I was still grieving the loss of my first horse just three months earlier, so seeing that my new horse I had already started falling in love with may have a seizure and drop dead was terrifying. For a while, I sat and cried with my laptop, wondering what I should do. I didn't want to return Rocky; HYPP notwithstanding, he was exactly what I wanted in a horse and my rational brain knew that horses can have accidents or other sudden medical issues. I had learned that fact all too well with the untimely death of my first horse.
I felt such rage at Rite, for misleading me, for breeding Rocky in the first place, for continuing to breed his HYPP N/H sire at will. I thought about how she feeds all of her horses a rich alfalfa diet, and came to the conclusion that she did not have the same panic response that I did. The potassium in alfalfa can set off HYPP symptoms, but she didn't seem to either know or be bothered by that knowledge.

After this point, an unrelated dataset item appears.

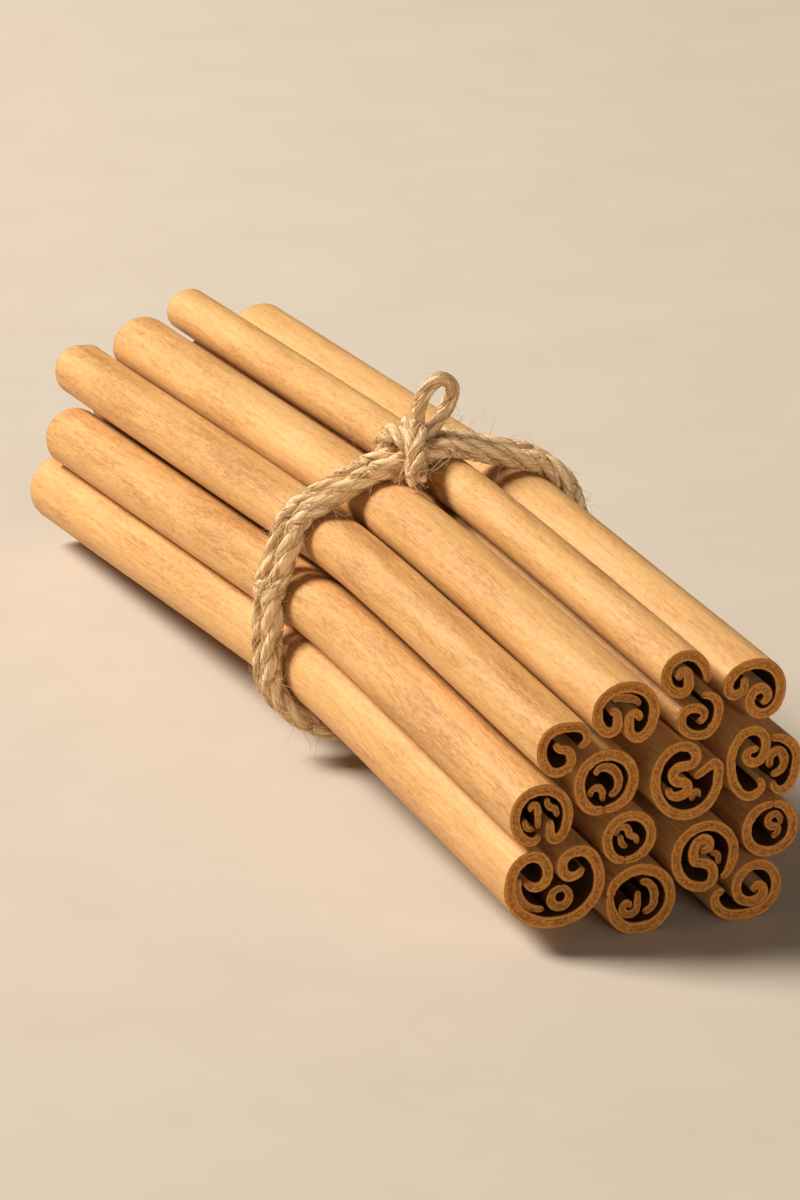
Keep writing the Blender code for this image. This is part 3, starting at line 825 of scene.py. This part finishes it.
corners = [(-FLOOR_HALF, -FLOOR_HALF, 0), (FLOOR_HALF, -FLOOR_HALF, 0),
           (FLOOR_HALF, FLOOR_HALF, 0), (-FLOOR_HALF, FLOOR_HALF, 0)]
floor_mesh = bpy.data.meshes.new("floor")
floor_mesh.from_pydata(corners, [], [(0, 1, 2, 3)])
floor_mesh.materials.append(PALE_FLOOR)
floor = bpy.data.objects.new("floor", floor_mesh)
bpy.context.scene.collection.objects.link(floor)

VIEW_AROUND = radians(65.5)
VIEW_DOWN = radians(20.3)
VIEW_REACH = 0.75
ENDS_MIDDLE = Vector((STICK_HALF, -MIDDLE_Y, -TABLE_Z)) * MM
AIM = Vector((4.0, 0.0, 15.0)) * MM
towards = Vector((sin(VIEW_AROUND) * cos(VIEW_DOWN), -cos(VIEW_AROUND) * cos(VIEW_DOWN),
                  sin(VIEW_DOWN)))
to_right = Vector((cos(VIEW_AROUND), sin(VIEW_AROUND), 0.0))
to_rear = Vector((-sin(VIEW_AROUND), cos(VIEW_AROUND), 0.0))


def placed_facing(name, data, place, target):
    """A lamp or camera at its place, with its -Z turned to a target."""
    made = bpy.data.objects.new(name, data)
    made.location = place
    made.rotation_euler = (target - place).to_track_quat("-Z", "Y").to_euler()
    bpy.context.scene.collection.objects.link(made)
    return made


def area_light(name, right, rear, up, breadth, power, colour):
    """A soft square lamp, placed as seen from the camera and aimed at the bundle."""
    lamp = bpy.data.lights.new(name, "AREA")
    lamp.size = breadth
    lamp.energy = power
    lamp.color = colour
    placed_facing(name, lamp, AIM + to_right * right + to_rear * rear + Vector((0, 0, up)), AIM)


camera_data = bpy.data.cameras.new("camera")
camera_data.sensor_fit = "HORIZONTAL"
camera_data.sensor_width = 36.0
camera_data.lens = 318.0
camera_data.clip_start = 0.01
bpy.context.scene.camera = placed_facing("camera", camera_data,
                                         ENDS_MIDDLE + towards * VIEW_REACH, AIM)

area_light("key", -0.88, 0.25, 0.94, 0.5, 28.5, (1.0, 0.945, 0.875))
area_light("fill", 0.5, -1.1, 0.14, 0.5, 6.8, (1.0, 0.91, 0.80))

world = bpy.data.worlds.new("studio")
bpy.context.scene.world = world
world.use_nodes = True
world.node_tree.nodes["Background"].inputs["Color"].default_value = (0.95, 0.83, 0.68, 1.0)
world.node_tree.nodes["Background"].inputs["Strength"].default_value = 0.08
bpy.context.scene.view_settings.view_transform = "Standard"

Finally, when I had processed the situation enough on my own to not send a nasty, horrible email, I did send one. I don't remember exactly what I said, but I tried to keep my feelings in check the best I could. I asked if Rocky had ever had HYPP symptoms, what they were and how severe they were if he had experienced them. I think I commented about being surprised to see that he was a carrier on his papers, and that it would have been nice to know earlier.
She responded by saying that he'd never been symptomatic, nor had Checkers, his sire. Rite explained that if he were to have an attack, it would look like "he was standing on his tippy toes" with his hind end, and that it would go away after a little bit. I stared at that email for a long time. I didn't know what to say; she knew enough about HYPP to know that it would be a muscle seizure, but apparently not enough to know that he could choke to death? Obviously choking to death would be a worst case scenario, but it has happened.
I finally decided that nothing I could say to her was likely to make a difference. She was an adult, had made her choices and chooses to believe that HYPP is not a big deal. Rite recently talked about gelding Checkers, and I was very supportive of the idea. Other than that, I chose not to pursue the matter any further. I think that Rite honestly believes HYPP is not a real problem, so she thought she was acting fairly.
In many ways I have been very lucky to have Rocky. He has a great mind, tries hard, is sweet and steady. A good deal of those traits come from his breeding, as both Amber (his dam) and Checkers are good minded, calm, and try to please their rider. He also came with the upbringing I wanted, having received all proper vaccinations and farrier care. Rocky was also desensitized from a young age, again adding to his value as a trail horse for me.
Rocky's good traits that he got from Rite added to my decision to let this thing lie. I couldn't see any good come from "having it out" with Rite, and at the end of the day, I love and want my horse.
If you had been in my shoes, what would you have done? What do you think the "right" course of action would be?